**WORK REQUIRED:** Take the entries below and print only the lines from the one with "Write the Blender Python" through the one with "LIP_WAVE = 0.35", exactly as they stand, both ends included.

........

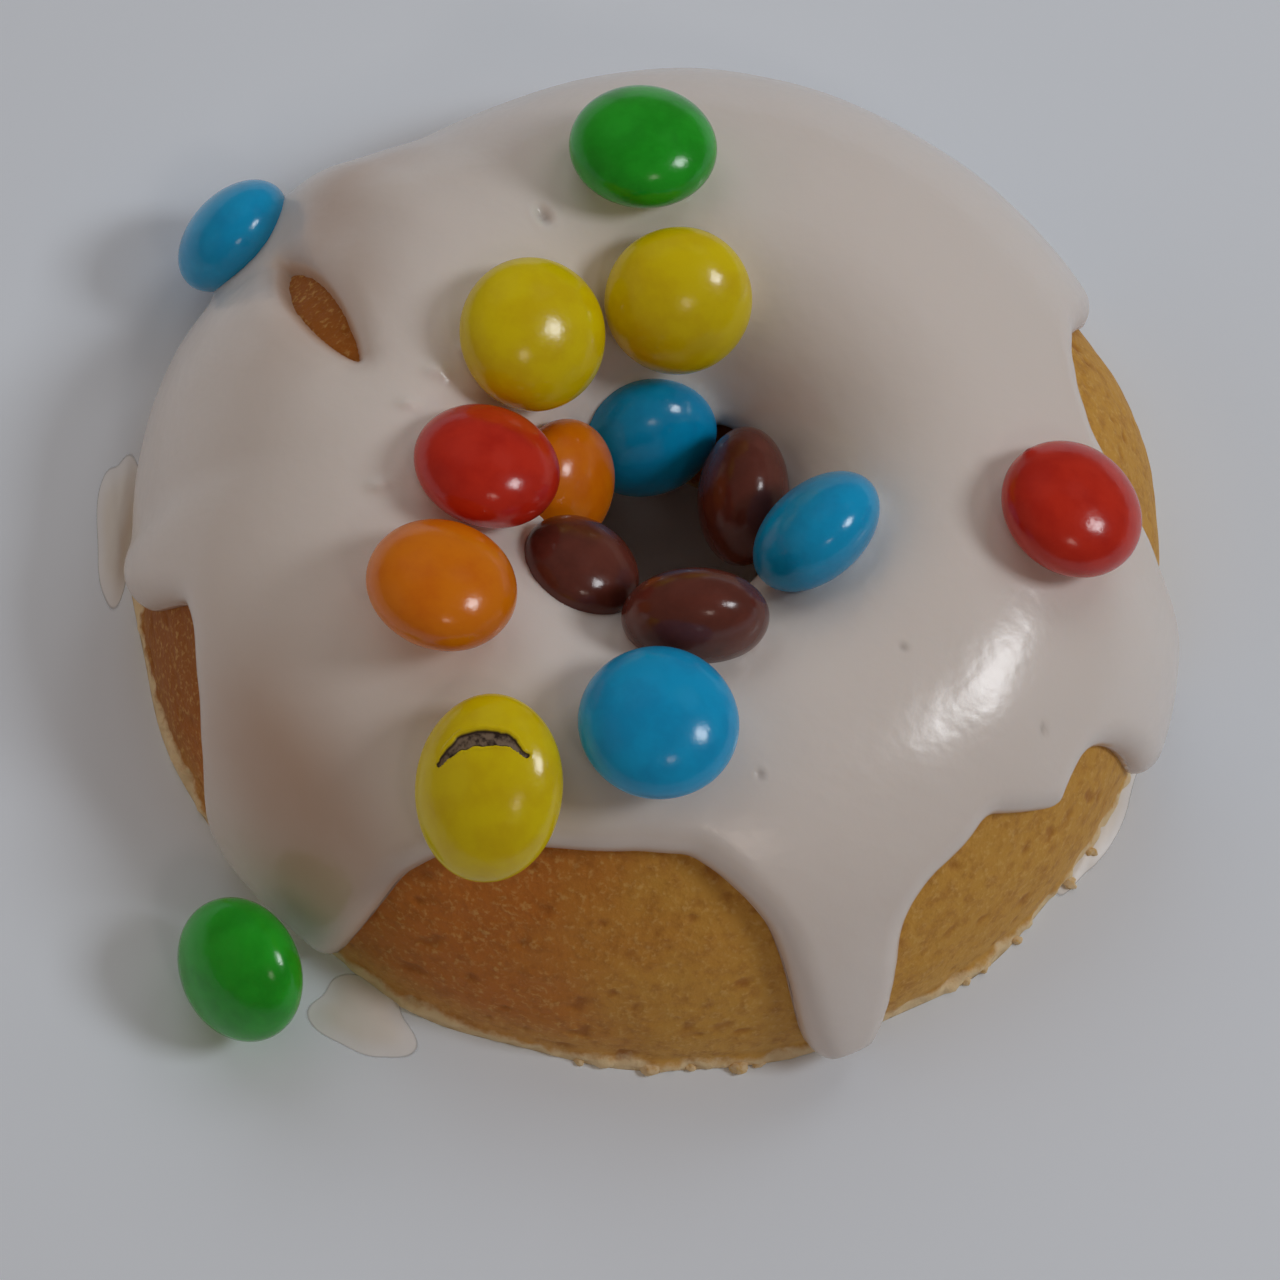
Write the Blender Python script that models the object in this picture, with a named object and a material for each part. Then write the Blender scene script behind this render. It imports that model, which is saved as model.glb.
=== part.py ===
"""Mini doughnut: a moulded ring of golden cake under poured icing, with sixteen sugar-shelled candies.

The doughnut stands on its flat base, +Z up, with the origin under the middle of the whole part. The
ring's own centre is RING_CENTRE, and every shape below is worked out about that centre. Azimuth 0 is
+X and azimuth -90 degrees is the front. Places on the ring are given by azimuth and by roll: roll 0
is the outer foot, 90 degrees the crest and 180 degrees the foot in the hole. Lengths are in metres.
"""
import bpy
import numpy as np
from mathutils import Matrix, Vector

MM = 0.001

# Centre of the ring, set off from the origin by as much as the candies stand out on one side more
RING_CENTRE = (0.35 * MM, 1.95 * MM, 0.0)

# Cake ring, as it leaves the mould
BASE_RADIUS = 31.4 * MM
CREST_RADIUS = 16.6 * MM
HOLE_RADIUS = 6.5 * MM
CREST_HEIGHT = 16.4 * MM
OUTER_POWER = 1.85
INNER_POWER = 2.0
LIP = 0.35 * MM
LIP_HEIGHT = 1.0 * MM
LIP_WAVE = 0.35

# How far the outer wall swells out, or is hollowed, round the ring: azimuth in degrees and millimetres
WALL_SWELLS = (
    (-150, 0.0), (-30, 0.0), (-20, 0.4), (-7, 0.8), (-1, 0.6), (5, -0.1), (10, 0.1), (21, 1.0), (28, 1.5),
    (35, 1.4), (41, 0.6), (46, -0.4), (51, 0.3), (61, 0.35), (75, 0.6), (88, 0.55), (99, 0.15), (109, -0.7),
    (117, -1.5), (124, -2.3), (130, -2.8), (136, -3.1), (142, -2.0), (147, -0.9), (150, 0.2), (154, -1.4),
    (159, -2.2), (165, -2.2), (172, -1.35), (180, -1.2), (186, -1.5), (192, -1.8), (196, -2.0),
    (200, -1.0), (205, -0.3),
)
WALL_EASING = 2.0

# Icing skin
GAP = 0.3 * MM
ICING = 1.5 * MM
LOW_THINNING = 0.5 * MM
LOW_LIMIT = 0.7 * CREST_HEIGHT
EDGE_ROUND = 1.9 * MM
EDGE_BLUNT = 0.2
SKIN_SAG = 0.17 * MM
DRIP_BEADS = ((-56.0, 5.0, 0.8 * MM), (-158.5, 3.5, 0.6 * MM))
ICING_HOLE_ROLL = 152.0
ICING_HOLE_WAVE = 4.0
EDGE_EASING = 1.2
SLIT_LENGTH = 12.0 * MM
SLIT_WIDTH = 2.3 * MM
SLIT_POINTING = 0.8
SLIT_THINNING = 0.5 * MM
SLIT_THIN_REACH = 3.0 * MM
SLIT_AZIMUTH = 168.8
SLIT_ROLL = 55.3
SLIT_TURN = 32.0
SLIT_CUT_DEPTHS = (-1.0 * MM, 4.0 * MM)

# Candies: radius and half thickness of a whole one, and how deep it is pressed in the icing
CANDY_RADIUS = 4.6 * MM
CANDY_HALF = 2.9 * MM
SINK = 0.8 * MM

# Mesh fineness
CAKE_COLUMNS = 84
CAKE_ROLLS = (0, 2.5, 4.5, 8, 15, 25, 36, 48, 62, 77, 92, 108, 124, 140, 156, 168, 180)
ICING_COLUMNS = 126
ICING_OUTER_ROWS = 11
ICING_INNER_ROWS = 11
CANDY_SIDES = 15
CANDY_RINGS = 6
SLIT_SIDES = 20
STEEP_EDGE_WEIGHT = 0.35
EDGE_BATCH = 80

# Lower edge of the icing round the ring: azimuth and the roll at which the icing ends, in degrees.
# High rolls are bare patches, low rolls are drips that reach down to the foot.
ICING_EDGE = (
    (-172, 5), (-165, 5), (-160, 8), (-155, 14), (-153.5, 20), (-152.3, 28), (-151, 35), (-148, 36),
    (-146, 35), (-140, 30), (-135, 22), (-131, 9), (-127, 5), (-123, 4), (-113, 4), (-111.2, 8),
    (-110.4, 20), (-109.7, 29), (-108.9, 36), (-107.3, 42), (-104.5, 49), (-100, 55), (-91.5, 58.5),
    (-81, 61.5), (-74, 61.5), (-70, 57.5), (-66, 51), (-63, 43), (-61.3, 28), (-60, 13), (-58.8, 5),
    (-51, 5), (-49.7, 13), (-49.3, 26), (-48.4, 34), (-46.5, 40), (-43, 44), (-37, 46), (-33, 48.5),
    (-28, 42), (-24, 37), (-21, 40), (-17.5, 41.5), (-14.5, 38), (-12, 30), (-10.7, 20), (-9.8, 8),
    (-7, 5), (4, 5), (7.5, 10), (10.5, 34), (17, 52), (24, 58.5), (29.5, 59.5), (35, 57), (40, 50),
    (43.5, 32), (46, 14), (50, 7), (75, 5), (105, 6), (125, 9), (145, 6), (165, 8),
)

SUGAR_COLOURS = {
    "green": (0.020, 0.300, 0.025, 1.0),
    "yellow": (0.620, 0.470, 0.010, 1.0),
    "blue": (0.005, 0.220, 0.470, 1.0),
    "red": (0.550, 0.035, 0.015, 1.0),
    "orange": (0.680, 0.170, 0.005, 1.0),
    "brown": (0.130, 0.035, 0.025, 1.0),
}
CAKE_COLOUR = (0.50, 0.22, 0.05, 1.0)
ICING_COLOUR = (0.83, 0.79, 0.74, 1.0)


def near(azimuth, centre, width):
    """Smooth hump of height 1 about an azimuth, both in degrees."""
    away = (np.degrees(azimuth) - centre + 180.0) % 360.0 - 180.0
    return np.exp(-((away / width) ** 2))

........

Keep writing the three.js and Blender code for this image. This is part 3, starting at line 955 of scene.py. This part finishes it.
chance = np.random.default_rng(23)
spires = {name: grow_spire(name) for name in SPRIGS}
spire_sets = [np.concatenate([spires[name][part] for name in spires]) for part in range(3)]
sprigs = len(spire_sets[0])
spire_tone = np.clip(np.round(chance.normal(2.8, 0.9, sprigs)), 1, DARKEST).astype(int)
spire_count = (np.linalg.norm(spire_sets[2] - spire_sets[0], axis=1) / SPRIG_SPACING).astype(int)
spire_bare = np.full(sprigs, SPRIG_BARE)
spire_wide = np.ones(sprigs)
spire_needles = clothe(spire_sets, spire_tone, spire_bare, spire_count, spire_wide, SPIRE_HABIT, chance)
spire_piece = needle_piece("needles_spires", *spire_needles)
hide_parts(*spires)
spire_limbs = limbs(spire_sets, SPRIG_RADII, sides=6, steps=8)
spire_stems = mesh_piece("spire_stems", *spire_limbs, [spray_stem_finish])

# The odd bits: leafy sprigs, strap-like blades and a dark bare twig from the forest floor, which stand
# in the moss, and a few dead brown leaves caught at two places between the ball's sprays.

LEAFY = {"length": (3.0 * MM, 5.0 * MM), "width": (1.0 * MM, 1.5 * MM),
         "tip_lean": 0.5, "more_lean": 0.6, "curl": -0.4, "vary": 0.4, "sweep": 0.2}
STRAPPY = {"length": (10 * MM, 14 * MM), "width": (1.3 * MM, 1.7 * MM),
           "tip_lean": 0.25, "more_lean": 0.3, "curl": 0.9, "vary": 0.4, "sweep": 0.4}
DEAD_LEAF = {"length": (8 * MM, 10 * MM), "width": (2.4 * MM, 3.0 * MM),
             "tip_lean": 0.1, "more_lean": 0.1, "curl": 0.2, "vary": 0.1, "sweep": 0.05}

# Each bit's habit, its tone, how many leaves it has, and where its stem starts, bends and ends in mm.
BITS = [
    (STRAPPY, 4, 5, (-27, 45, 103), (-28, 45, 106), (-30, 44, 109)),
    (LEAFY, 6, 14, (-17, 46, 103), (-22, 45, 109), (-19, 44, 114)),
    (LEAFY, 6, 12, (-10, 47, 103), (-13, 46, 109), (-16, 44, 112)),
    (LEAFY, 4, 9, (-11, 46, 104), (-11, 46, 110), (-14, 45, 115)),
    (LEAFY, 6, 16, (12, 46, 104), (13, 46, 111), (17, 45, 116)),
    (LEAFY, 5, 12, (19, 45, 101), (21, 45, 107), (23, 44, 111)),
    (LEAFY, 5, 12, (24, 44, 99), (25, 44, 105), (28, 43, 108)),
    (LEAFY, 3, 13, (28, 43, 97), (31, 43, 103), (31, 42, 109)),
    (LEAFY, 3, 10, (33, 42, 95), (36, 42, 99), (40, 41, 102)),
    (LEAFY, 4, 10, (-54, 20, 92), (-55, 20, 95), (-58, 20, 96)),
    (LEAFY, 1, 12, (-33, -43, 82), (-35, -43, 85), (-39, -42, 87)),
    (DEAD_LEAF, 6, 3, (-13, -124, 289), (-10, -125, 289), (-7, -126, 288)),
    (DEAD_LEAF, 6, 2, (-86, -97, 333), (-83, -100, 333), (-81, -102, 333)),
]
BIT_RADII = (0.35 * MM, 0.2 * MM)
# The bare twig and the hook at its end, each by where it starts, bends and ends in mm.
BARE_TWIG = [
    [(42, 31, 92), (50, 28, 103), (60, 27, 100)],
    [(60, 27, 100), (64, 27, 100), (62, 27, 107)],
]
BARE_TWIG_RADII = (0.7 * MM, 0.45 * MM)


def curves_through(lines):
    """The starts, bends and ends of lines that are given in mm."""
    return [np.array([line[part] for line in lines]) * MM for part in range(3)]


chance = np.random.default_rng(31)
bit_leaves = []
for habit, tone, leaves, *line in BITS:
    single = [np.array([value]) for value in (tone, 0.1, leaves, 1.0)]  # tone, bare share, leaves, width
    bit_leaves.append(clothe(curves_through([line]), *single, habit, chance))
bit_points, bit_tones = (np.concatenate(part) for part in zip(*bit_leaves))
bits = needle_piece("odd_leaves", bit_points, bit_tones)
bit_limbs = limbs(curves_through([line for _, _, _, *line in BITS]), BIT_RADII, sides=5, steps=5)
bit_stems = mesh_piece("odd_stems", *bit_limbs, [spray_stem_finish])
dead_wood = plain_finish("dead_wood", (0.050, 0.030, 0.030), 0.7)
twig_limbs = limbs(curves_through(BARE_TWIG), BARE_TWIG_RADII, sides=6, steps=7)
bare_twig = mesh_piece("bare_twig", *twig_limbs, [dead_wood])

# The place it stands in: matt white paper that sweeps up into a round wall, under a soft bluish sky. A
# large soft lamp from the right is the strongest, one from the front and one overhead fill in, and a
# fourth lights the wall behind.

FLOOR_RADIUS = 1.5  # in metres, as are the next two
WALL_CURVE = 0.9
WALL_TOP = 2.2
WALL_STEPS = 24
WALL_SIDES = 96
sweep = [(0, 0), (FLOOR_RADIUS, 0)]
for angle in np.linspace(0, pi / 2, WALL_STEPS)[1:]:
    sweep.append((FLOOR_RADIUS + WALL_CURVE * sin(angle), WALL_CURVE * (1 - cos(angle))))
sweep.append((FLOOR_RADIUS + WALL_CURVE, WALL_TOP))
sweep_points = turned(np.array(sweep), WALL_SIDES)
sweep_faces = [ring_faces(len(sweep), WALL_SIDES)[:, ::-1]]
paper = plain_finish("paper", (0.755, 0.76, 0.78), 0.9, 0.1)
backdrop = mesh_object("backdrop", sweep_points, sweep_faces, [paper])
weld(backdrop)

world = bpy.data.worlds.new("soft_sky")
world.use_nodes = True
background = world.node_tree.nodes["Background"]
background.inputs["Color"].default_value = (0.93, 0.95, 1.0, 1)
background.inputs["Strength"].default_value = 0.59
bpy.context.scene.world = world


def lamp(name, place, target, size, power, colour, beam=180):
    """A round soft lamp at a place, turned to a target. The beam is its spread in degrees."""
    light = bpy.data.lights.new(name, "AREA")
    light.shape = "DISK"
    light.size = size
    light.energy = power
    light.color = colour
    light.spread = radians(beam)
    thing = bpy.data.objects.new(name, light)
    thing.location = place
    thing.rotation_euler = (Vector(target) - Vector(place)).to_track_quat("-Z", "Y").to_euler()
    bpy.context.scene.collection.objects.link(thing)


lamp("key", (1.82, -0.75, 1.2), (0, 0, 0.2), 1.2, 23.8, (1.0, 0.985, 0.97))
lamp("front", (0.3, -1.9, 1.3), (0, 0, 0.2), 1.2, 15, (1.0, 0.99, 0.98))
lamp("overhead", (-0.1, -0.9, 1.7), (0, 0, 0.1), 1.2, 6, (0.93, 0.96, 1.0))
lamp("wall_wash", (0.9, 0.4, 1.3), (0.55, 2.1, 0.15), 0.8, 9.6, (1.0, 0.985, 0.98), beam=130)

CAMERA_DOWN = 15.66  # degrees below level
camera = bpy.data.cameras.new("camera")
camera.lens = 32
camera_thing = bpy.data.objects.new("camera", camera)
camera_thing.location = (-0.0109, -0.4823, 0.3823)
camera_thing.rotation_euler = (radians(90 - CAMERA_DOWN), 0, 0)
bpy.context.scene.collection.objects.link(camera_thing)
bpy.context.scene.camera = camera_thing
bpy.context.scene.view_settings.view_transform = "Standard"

........

**THE SOLUTION:**
Write the Blender Python script that models the object in this picture, with a named object and a material for each part. Then write the Blender scene script behind this render. It imports that model, which is saved as model.glb.
=== part.py ===
"""Mini doughnut: a moulded ring of golden cake under poured icing, with sixteen sugar-shelled candies.

The doughnut stands on its flat base, +Z up, with the origin under the middle of the whole part. The
ring's own centre is RING_CENTRE, and every shape below is worked out about that centre. Azimuth 0 is
+X and azimuth -90 degrees is the front. Places on the ring are given by azimuth and by roll: roll 0
is the outer foot, 90 degrees the crest and 180 degrees the foot in the hole. Lengths are in metres.
"""
import bpy
import numpy as np
from mathutils import Matrix, Vector

MM = 0.001

# Centre of the ring, set off from the origin by as much as the candies stand out on one side more
RING_CENTRE = (0.35 * MM, 1.95 * MM, 0.0)

# Cake ring, as it leaves the mould
BASE_RADIUS = 31.4 * MM
CREST_RADIUS = 16.6 * MM
HOLE_RADIUS = 6.5 * MM
CREST_HEIGHT = 16.4 * MM
OUTER_POWER = 1.85
INNER_POWER = 2.0
LIP = 0.35 * MM
LIP_HEIGHT = 1.0 * MM
LIP_WAVE = 0.35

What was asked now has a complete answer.